WHAT IS REQUIRED -
In the entries below, find the line containing "top = slab()" and the line containing "cad_parts[node].hide_render = cad_parts[node].hide_viewport". Copy those two lines and everything between them exactly, and only that.
## Start
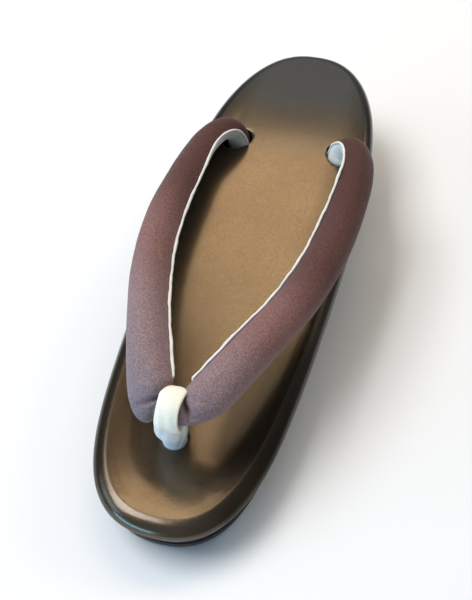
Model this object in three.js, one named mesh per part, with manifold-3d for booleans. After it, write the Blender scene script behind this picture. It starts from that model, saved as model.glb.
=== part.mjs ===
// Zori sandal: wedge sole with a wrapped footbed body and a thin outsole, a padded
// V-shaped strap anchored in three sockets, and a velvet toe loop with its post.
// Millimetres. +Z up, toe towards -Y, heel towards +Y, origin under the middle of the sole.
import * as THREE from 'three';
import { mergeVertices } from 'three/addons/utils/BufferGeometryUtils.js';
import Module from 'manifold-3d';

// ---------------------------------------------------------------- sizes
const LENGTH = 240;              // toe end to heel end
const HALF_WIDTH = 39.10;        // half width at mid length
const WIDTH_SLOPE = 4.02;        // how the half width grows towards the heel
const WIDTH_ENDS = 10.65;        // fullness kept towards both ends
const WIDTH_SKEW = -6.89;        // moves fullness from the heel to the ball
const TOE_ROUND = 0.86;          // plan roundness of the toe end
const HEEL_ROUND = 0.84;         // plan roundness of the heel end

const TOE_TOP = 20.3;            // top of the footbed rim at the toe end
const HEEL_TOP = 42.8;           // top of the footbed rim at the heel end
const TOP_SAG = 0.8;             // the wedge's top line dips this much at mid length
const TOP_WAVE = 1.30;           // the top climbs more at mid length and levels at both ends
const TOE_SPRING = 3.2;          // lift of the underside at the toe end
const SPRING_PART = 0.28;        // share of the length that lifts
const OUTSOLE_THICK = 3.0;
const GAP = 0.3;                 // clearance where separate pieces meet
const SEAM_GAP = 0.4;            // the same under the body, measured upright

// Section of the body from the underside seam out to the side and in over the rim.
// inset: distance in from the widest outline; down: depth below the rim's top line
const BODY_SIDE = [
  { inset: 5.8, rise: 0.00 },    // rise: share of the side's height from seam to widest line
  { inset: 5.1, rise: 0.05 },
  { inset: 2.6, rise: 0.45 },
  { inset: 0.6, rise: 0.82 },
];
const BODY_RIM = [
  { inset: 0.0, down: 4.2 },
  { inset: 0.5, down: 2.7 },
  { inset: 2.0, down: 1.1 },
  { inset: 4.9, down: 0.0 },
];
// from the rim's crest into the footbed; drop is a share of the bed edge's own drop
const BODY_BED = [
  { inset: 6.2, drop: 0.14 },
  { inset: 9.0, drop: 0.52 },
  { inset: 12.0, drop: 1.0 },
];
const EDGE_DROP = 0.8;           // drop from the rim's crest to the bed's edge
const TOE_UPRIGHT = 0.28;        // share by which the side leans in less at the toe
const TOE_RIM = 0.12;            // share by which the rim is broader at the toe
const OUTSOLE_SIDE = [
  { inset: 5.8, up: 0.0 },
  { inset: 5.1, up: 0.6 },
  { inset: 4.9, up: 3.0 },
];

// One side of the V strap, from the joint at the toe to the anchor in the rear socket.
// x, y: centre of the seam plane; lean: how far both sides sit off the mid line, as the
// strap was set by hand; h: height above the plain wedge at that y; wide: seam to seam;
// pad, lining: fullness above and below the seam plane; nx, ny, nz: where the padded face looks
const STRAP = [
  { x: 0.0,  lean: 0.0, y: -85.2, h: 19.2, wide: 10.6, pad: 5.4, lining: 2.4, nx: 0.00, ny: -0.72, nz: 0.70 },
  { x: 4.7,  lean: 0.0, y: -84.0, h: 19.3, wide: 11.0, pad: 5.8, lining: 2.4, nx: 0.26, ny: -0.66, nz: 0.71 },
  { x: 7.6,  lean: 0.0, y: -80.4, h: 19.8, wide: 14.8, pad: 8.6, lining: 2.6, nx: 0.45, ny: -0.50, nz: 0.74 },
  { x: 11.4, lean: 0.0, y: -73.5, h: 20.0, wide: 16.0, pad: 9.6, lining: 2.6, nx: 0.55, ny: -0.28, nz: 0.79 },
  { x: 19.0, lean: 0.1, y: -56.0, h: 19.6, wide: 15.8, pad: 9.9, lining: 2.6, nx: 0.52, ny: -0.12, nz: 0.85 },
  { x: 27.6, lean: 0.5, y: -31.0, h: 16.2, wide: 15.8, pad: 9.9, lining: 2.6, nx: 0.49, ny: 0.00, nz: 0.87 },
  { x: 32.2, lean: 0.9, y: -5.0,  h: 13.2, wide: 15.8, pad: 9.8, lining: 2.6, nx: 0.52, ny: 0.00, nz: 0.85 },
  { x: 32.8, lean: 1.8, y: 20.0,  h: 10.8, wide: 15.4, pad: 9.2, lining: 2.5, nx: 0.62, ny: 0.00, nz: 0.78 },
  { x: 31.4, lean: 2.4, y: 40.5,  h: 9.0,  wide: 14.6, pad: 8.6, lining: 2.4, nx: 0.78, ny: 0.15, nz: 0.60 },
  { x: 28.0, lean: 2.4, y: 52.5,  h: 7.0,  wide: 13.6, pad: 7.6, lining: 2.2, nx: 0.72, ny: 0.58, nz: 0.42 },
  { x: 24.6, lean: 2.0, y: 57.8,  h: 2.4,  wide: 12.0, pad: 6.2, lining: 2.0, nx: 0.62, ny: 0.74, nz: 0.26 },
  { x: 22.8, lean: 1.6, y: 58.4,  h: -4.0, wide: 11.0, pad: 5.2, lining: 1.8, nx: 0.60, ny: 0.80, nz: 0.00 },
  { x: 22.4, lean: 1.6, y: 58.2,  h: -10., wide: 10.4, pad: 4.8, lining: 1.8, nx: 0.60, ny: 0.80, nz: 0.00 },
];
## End
## Start
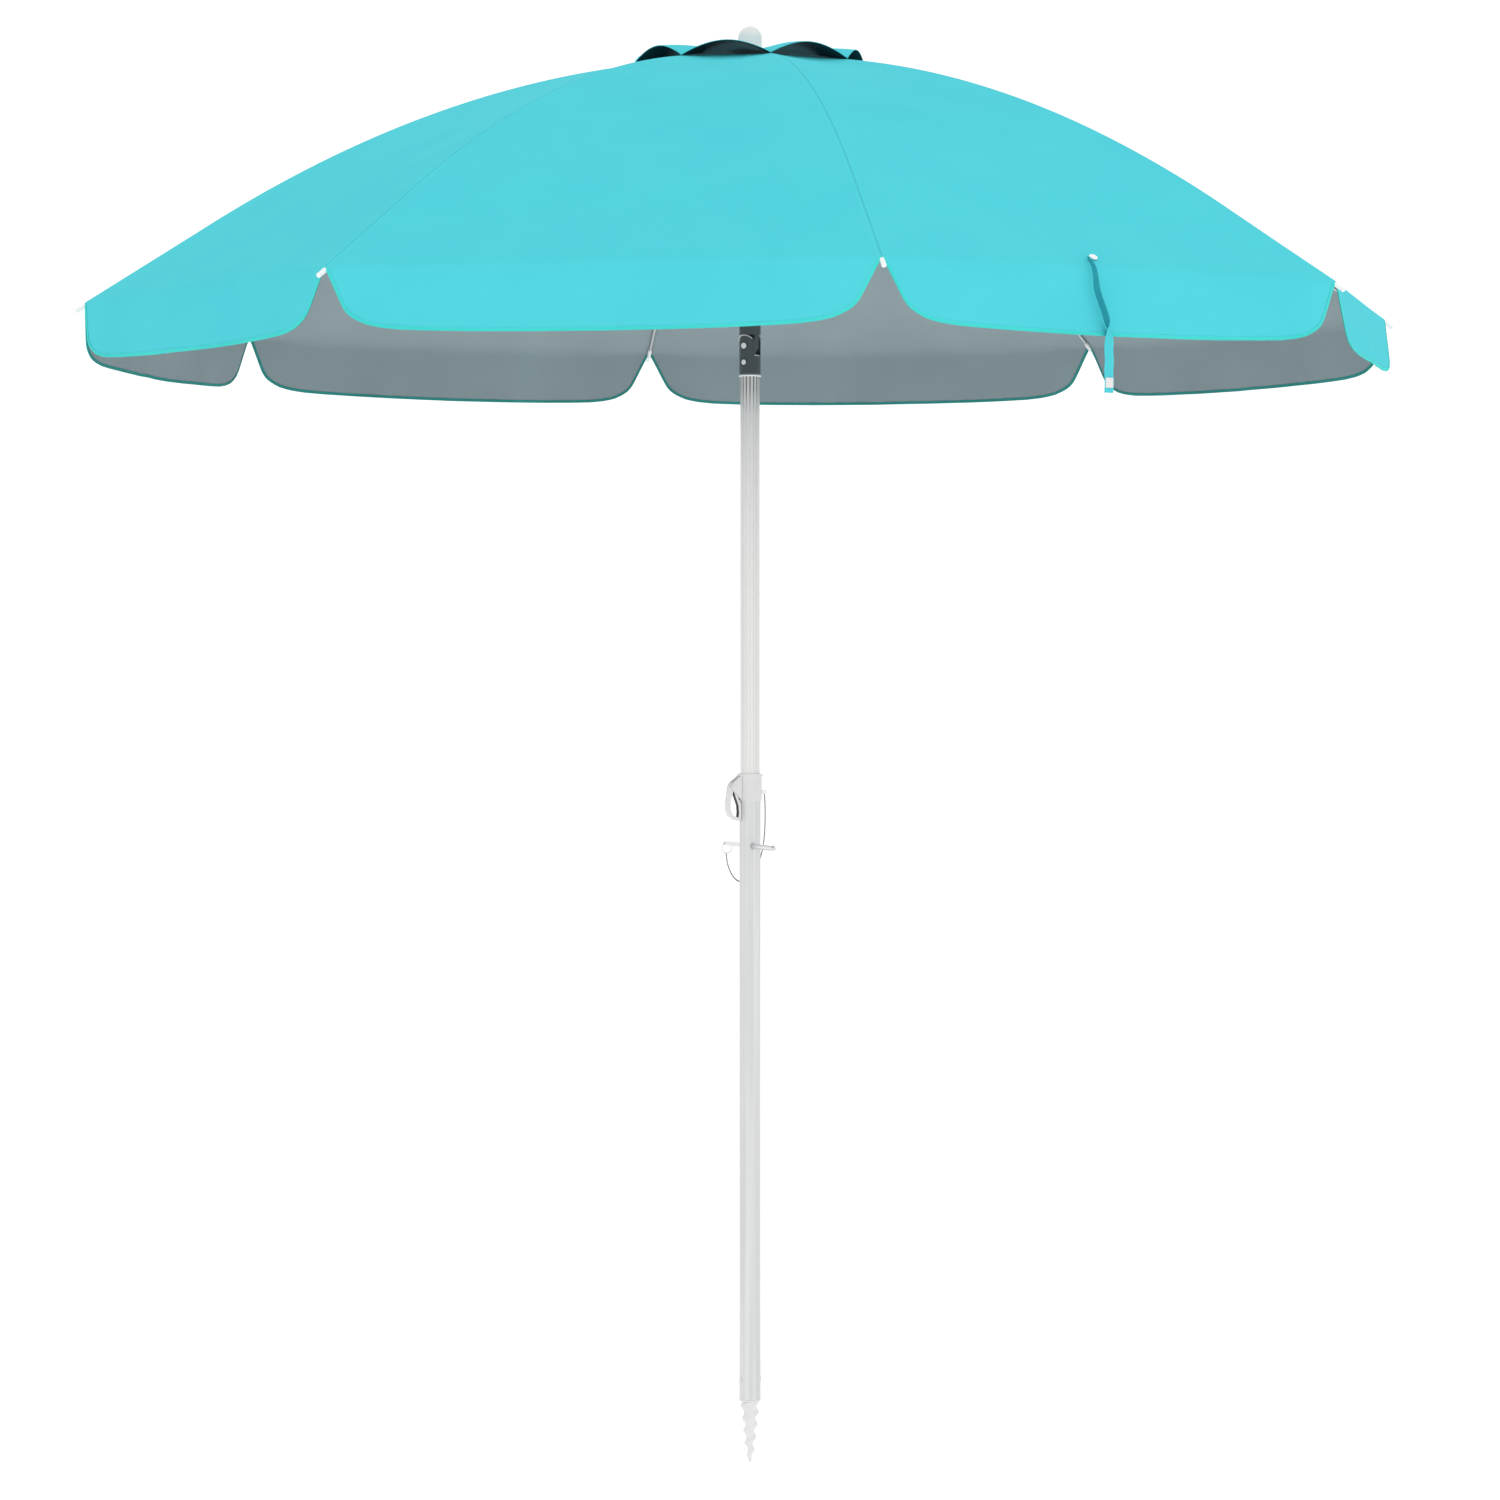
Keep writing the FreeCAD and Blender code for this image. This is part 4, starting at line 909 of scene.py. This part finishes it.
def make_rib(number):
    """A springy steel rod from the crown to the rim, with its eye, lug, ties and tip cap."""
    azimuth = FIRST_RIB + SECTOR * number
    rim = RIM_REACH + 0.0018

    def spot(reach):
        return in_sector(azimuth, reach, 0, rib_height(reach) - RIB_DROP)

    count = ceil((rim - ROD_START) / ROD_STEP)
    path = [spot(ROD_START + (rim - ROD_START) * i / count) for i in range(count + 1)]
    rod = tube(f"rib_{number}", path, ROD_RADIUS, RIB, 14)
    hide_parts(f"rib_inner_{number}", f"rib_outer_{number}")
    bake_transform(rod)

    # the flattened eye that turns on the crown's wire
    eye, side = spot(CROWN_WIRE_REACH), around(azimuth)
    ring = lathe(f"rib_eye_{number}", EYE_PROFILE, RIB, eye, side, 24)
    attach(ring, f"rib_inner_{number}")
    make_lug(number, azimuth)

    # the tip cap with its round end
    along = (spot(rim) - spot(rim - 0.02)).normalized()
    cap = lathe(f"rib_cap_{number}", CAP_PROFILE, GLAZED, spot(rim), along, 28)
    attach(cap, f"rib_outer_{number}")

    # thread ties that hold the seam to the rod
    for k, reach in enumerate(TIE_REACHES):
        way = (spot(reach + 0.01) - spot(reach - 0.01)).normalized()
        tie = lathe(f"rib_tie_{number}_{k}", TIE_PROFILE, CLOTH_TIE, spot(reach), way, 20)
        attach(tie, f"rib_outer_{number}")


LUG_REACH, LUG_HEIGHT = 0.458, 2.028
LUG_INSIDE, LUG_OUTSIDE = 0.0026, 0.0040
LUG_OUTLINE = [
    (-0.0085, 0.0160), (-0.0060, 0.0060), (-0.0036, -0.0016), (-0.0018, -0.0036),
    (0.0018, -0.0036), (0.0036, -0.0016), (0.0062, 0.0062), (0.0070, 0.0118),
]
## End
## Start
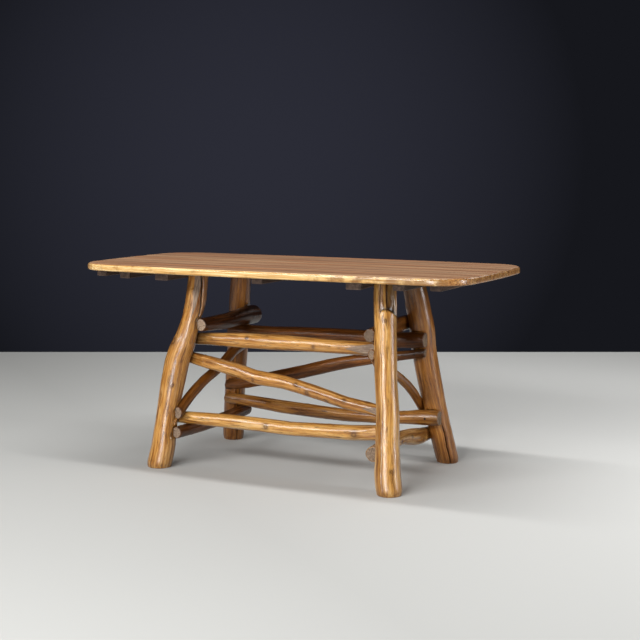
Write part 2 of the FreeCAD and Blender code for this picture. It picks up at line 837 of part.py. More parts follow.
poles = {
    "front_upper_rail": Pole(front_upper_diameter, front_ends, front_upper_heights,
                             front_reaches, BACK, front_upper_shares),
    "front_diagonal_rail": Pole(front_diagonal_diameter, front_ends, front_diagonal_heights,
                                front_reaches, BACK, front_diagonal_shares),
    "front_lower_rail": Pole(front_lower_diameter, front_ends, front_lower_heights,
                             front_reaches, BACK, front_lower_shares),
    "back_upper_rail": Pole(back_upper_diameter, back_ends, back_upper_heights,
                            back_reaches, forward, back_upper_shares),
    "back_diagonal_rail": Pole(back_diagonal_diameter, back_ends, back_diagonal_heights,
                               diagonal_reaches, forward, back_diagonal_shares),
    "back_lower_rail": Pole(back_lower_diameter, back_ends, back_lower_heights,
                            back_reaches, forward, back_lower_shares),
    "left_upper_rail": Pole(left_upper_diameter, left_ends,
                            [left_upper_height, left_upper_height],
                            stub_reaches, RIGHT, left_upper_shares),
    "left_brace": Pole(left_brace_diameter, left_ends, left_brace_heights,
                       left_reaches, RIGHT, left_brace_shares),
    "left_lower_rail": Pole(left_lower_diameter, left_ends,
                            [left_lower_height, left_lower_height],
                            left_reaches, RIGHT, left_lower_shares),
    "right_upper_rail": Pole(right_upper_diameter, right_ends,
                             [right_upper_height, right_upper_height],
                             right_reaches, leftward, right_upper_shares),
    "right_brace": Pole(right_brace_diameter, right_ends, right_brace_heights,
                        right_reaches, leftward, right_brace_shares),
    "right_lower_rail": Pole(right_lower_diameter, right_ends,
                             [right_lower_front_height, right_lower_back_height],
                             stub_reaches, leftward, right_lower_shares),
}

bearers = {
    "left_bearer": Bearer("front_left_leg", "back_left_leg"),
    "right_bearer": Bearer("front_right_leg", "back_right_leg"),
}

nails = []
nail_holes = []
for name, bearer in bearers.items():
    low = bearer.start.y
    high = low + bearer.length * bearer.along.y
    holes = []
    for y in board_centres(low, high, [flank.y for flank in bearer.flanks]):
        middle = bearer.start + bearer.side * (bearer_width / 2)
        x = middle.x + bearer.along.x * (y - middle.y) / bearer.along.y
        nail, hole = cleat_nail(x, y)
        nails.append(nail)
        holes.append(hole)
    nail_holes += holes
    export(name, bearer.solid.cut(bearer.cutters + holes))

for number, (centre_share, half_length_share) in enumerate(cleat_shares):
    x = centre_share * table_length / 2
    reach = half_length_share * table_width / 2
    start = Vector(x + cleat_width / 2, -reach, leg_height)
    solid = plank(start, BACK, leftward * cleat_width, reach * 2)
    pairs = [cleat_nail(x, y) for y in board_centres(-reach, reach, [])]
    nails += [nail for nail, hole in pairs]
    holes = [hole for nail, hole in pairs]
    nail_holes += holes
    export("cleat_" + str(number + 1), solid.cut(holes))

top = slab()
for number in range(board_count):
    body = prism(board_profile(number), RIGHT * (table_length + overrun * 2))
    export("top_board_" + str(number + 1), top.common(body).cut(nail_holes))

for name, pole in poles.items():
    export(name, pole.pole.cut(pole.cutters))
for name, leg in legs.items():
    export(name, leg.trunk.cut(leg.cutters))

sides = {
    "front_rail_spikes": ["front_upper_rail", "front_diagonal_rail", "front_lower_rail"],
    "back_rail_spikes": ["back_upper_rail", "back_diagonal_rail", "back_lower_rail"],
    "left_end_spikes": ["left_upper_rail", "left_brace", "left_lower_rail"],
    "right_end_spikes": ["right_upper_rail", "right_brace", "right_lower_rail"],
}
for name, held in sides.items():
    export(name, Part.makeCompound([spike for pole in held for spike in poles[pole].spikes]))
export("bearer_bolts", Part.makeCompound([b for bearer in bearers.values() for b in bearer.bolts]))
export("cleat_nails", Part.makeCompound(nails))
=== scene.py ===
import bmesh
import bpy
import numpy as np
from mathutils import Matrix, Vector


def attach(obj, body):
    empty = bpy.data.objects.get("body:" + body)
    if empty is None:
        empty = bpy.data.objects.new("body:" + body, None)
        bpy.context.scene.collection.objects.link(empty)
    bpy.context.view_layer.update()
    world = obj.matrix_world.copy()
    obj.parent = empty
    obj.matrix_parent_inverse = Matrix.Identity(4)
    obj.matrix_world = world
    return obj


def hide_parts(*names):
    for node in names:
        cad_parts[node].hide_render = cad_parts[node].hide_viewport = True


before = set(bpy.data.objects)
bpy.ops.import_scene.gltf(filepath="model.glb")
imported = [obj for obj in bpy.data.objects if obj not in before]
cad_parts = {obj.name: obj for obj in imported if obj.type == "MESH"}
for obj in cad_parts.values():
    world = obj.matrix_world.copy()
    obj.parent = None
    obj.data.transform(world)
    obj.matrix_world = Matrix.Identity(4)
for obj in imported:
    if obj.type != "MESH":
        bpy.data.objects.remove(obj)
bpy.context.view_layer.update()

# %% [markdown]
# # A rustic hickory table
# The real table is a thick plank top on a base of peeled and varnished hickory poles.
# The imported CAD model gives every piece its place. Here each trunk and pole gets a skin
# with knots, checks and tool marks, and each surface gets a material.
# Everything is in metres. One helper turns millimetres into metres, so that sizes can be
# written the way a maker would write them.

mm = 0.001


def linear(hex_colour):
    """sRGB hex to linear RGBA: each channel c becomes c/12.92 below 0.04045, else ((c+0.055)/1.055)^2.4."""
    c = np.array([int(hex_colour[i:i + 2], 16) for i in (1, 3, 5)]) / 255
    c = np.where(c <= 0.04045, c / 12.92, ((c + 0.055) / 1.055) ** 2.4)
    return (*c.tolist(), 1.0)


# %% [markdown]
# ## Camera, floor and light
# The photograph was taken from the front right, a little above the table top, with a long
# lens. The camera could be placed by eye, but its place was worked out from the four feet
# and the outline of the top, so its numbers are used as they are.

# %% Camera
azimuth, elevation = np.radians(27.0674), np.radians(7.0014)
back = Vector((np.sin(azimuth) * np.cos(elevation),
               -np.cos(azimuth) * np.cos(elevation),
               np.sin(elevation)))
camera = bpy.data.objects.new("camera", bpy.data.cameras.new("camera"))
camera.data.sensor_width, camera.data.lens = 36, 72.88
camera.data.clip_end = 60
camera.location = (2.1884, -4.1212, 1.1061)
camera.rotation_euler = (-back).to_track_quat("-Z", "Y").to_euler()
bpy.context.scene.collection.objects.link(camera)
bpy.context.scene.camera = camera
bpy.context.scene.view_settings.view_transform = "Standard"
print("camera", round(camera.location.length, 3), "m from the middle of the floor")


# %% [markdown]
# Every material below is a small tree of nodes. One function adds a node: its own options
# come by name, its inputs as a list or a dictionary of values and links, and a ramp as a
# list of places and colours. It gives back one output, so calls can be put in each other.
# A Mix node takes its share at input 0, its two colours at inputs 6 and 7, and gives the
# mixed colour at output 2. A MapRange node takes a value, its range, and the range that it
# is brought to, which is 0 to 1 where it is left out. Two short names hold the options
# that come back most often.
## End
EXPECTED ANSWER -
top = slab()
for number in range(board_count):
    body = prism(board_profile(number), RIGHT * (table_length + overrun * 2))
    export("top_board_" + str(number + 1), top.common(body).cut(nail_holes))

for name, pole in poles.items():
    export(name, pole.pole.cut(pole.cutters))
for name, leg in legs.items():
    export(name, leg.trunk.cut(leg.cutters))

sides = {
    "front_rail_spikes": ["front_upper_rail", "front_diagonal_rail", "front_lower_rail"],
    "back_rail_spikes": ["back_upper_rail", "back_diagonal_rail", "back_lower_rail"],
    "left_end_spikes": ["left_upper_rail", "left_brace", "left_lower_rail"],
    "right_end_spikes": ["right_upper_rail", "right_brace", "right_lower_rail"],
}
for name, held in sides.items():
    export(name, Part.makeCompound([spike for pole in held for spike in poles[pole].spikes]))
export("bearer_bolts", Part.makeCompound([b for bearer in bearers.values() for b in bearer.bolts]))
export("cleat_nails", Part.makeCompound(nails))
=== scene.py ===
import bmesh
import bpy
import numpy as np
from mathutils import Matrix, Vector


def attach(obj, body):
    empty = bpy.data.objects.get("body:" + body)
    if empty is None:
        empty = bpy.data.objects.new("body:" + body, None)
        bpy.context.scene.collection.objects.link(empty)
    bpy.context.view_layer.update()
    world = obj.matrix_world.copy()
    obj.parent = empty
    obj.matrix_parent_inverse = Matrix.Identity(4)
    obj.matrix_world = world
    return obj


def hide_parts(*names):
    for node in names:
        cad_parts[node].hide_render = cad_parts[node].hide_viewport = True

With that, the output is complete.